** Task instructions **
The listing below should be copied in full, word for word.

-------- Material --------

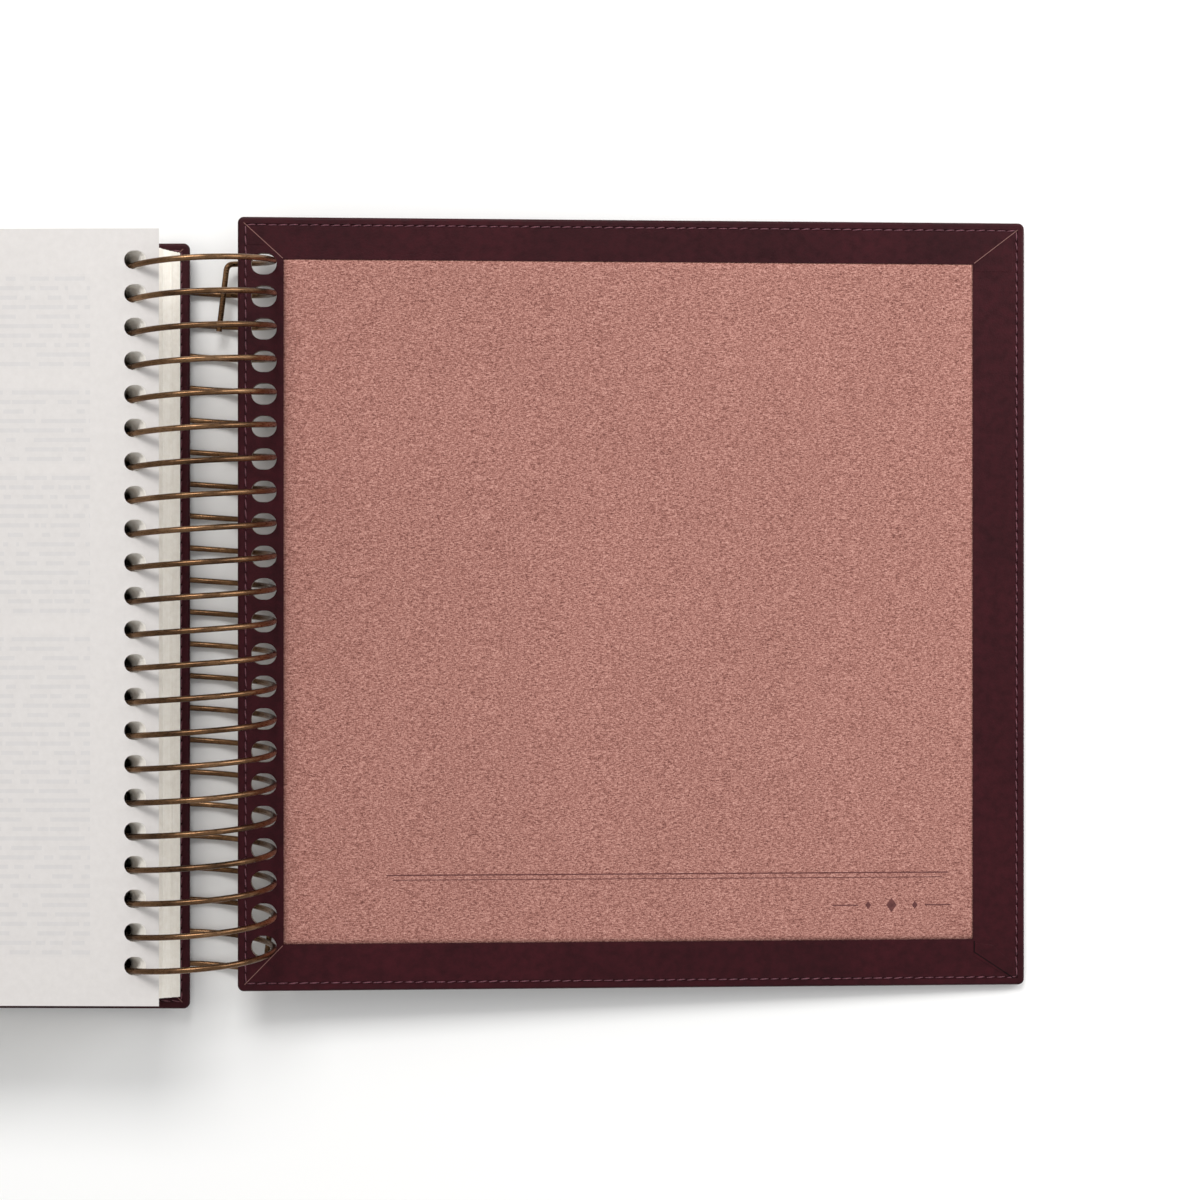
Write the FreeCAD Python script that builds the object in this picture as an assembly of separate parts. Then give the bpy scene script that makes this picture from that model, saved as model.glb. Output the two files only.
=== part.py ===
import FreeCAD, Part
import math
import os

# Coil-bound prayer book lying open at its back cover: every page is turned to
# the left, over the front cover, and the back cover lies on the right with its
# lined inner face up. Millimetres. +Z up, +Y towards the head of the book,
# +X towards the back cover's fore-edge. The origin is the centre of the bottom
# of the bounding box, on the surface that the book lies on.

V = FreeCAD.Vector

# ---- driving dimensions -----------------------------------------------------
PITCH = 8.467          # coil pitch, three turns to the inch
TURNS = 22             # holes along the spine
WIRE = 1.5             # wire diameter
COIL_R = 19.4          # coil centreline radius
COIL_X = -2.107         # coil axis in the book's frame
SHIFT_Y = 3.95         # head-to-tail shift of the book's frame
COIL_Y0 = 88.1         # where the wire passes the first back cover hole
THETA0 = -24.7         # angle of that hole round the coil, degrees from +X to +Z

COVER_W = 207.0        # cover, spine edge to fore-edge
COVER_H = 201.7        # cover, head to tail
COVER_T = 2.2          # cover thickness
SKIN = 0.5             # leather thickness
EDGE_R = 0.8           # rounding of the leather's edges
CORNER_R = 1.6         # rounding of the cover's corners
HOLE_IN = 6.8          # hole centres from the cover's spine edge
BACK_HOLE = (6.6, 5.6)     # back cover hole, across and along the spine
FRONT_HOLE = (7.6, 6.2)    # front cover hole, across and along the spine
BORDER = (11.9, 13.8, 11.0, 12.2)   # leather turn-in: spine, fore-edge, head, tail
LINING_T = 0.42        # suede lining thickness
STITCH_IN = 2.1        # stitch line from the edge
STITCH_W = 0.6         # width of the stitched groove
STITCH_D = 0.3         # depth of the groove
STITCH_UP = 0.02       # how far the thread stands proud

PAGE_W = 197.5         # page, spine edge to fore-edge
PAGE_HOLE_IN = 6.0     # hole centres from the page's spine edge
PAGE_UP = 7.9          # first hole to the page's head
PAGE_DOWN = 187.9      # first hole to the page's tail
PAGE_HOLE = (5.6, 4.7)     # page hole, across and along the spine
BLOCK_HALF = 14.2      # half of the page block's thickness
LEAF_T = 0.12          # first and last leaf
SECTIONS = 12          # sections between them
COVER_GAP = 0.15       # page block to cover

PAGE_CREEP = 1.283     # page holes sit this far towards the head of the wire
BACK_CREEP = -0.542     # the same for the back cover
FRONT_CREEP = 0.85    # and for the front cover
BACK_PULL = 1.682      # the wire bears on the fore-edge side of the back cover's holes

COIL_Z = COIL_R + WIRE / 2

# the back cover slopes from the wire down to its fore-edge on the table
wire_z = COIL_R * math.sin(math.radians(THETA0))
wire_x = COIL_R * math.cos(math.radians(THETA0))
reach = COVER_W - EDGE_R - HOLE_IN
back_tilt = 0.0
for _ in range(30):
    hz = COIL_Z + wire_z + BACK_PULL * math.sin(back_tilt)
    back_tilt = math.asin((hz - (COVER_T / 2 - EDGE_R) * math.cos(back_tilt) - EDGE_R) / reach)

# the page block and front cover lean from the coil down to the fore-edge
front_h = -(BLOCK_HALF + COVER_GAP + COVER_T / 2)
front_x = math.sqrt(COIL_R**2 - front_h**2)
left_tilt = 0.0
for _ in range(30):
    left_tilt = math.asin(
        (COIL_Z + (front_h - COVER_T / 2 + EDGE_R) * math.cos(left_tilt) - EDGE_R)
        / (front_x + reach))


def wire_y(theta, turn=0):
    """Where the wire is along the spine at an angle round the coil."""
    return COIL_Y0 + SHIFT_Y - PITCH * ((theta - THETA0) / 360.0 + turn)


# ---- small builders ---------------------------------------------------------
def slot_wire(cx, cy, z, size):
    """A rounded hole's outline, size across by size along, its ends round."""
    a, b = size[0] / 2, size[1] / 2
    s = a - b
    if s < 1e-6:
        return Part.Wire([Part.Circle(V(cx, cy, z), V(0, 0, 1), b).toShape()])
    p1, p2 = V(cx - s, cy - b, z), V(cx + s, cy - b, z)
    p3, p4 = V(cx + s, cy + b, z), V(cx - s, cy + b, z)
    return Part.Wire([
        Part.LineSegment(p1, p2).toShape(),
        Part.Arc(p2, V(cx + a, cy, z), p3).toShape(),
        Part.LineSegment(p3, p4).toShape(),
        Part.Arc(p4, V(cx - a, cy, z), p1).toShape()])


def slot_prism(cx, cy, z, size, height):
    return Part.Face(slot_wire(cx, cy, z, size)).extrude(V(0, 0, height))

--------

** Written answer **
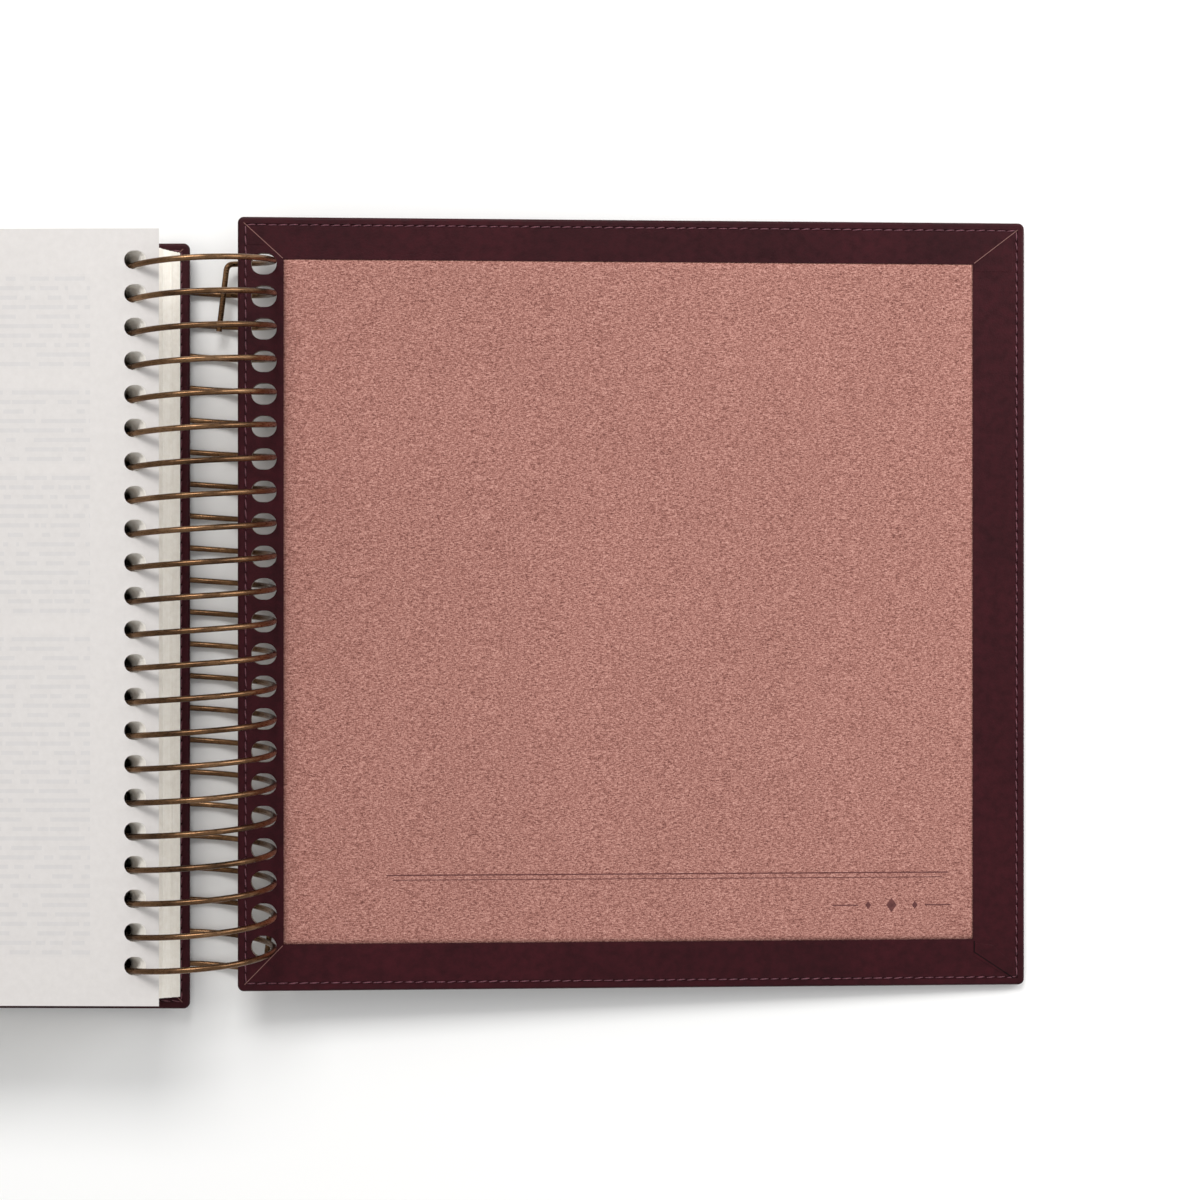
Write the FreeCAD Python script that builds the object in this picture as an assembly of separate parts. Then give the bpy scene script that makes this picture from that model, saved as model.glb. Output the two files only.
=== part.py ===
import FreeCAD, Part
import math
import os

# Coil-bound prayer book lying open at its back cover: every page is turned to
# the left, over the front cover, and the back cover lies on the right with its
# lined inner face up. Millimetres. +Z up, +Y towards the head of the book,
# +X towards the back cover's fore-edge. The origin is the centre of the bottom
# of the bounding box, on the surface that the book lies on.

V = FreeCAD.Vector

# ---- driving dimensions -----------------------------------------------------
PITCH = 8.467          # coil pitch, three turns to the inch
TURNS = 22             # holes along the spine
WIRE = 1.5             # wire diameter
COIL_R = 19.4          # coil centreline radius
COIL_X = -2.107         # coil axis in the book's frame
SHIFT_Y = 3.95         # head-to-tail shift of the book's frame
COIL_Y0 = 88.1         # where the wire passes the first back cover hole
THETA0 = -24.7         # angle of that hole round the coil, degrees from +X to +Z

COVER_W = 207.0        # cover, spine edge to fore-edge
COVER_H = 201.7        # cover, head to tail
COVER_T = 2.2          # cover thickness
SKIN = 0.5             # leather thickness
EDGE_R = 0.8           # rounding of the leather's edges
CORNER_R = 1.6         # rounding of the cover's corners
HOLE_IN = 6.8          # hole centres from the cover's spine edge
BACK_HOLE = (6.6, 5.6)     # back cover hole, across and along the spine
FRONT_HOLE = (7.6, 6.2)    # front cover hole, across and along the spine
BORDER = (11.9, 13.8, 11.0, 12.2)   # leather turn-in: spine, fore-edge, head, tail
LINING_T = 0.42        # suede lining thickness
STITCH_IN = 2.1        # stitch line from the edge
STITCH_W = 0.6         # width of the stitched groove
STITCH_D = 0.3         # depth of the groove
STITCH_UP = 0.02       # how far the thread stands proud

PAGE_W = 197.5         # page, spine edge to fore-edge
PAGE_HOLE_IN = 6.0     # hole centres from the page's spine edge
PAGE_UP = 7.9          # first hole to the page's head
PAGE_DOWN = 187.9      # first hole to the page's tail
PAGE_HOLE = (5.6, 4.7)     # page hole, across and along the spine
BLOCK_HALF = 14.2      # half of the page block's thickness
LEAF_T = 0.12          # first and last leaf
SECTIONS = 12          # sections between them
COVER_GAP = 0.15       # page block to cover

PAGE_CREEP = 1.283     # page holes sit this far towards the head of the wire
BACK_CREEP = -0.542     # the same for the back cover
FRONT_CREEP = 0.85    # and for the front cover
BACK_PULL = 1.682      # the wire bears on the fore-edge side of the back cover's holes

COIL_Z = COIL_R + WIRE / 2

# the back cover slopes from the wire down to its fore-edge on the table
wire_z = COIL_R * math.sin(math.radians(THETA0))
wire_x = COIL_R * math.cos(math.radians(THETA0))
reach = COVER_W - EDGE_R - HOLE_IN
back_tilt = 0.0
for _ in range(30):
    hz = COIL_Z + wire_z + BACK_PULL * math.sin(back_tilt)
    back_tilt = math.asin((hz - (COVER_T / 2 - EDGE_R) * math.cos(back_tilt) - EDGE_R) / reach)

# the page block and front cover lean from the coil down to the fore-edge
front_h = -(BLOCK_HALF + COVER_GAP + COVER_T / 2)
front_x = math.sqrt(COIL_R**2 - front_h**2)
left_tilt = 0.0
for _ in range(30):
    left_tilt = math.asin(
        (COIL_Z + (front_h - COVER_T / 2 + EDGE_R) * math.cos(left_tilt) - EDGE_R)
        / (front_x + reach))


def wire_y(theta, turn=0):
    """Where the wire is along the spine at an angle round the coil."""
    return COIL_Y0 + SHIFT_Y - PITCH * ((theta - THETA0) / 360.0 + turn)


# ---- small builders ---------------------------------------------------------
def slot_wire(cx, cy, z, size):
    """A rounded hole's outline, size across by size along, its ends round."""
    a, b = size[0] / 2, size[1] / 2
    s = a - b
    if s < 1e-6:
        return Part.Wire([Part.Circle(V(cx, cy, z), V(0, 0, 1), b).toShape()])
    p1, p2 = V(cx - s, cy - b, z), V(cx + s, cy - b, z)
    p3, p4 = V(cx + s, cy + b, z), V(cx - s, cy + b, z)
    return Part.Wire([
        Part.LineSegment(p1, p2).toShape(),
        Part.Arc(p2, V(cx + a, cy, z), p3).toShape(),
        Part.LineSegment(p3, p4).toShape(),
        Part.Arc(p4, V(cx - a, cy, z), p1).toShape()])


def slot_prism(cx, cy, z, size, height):
    return Part.Face(slot_wire(cx, cy, z, size)).extrude(V(0, 0, height))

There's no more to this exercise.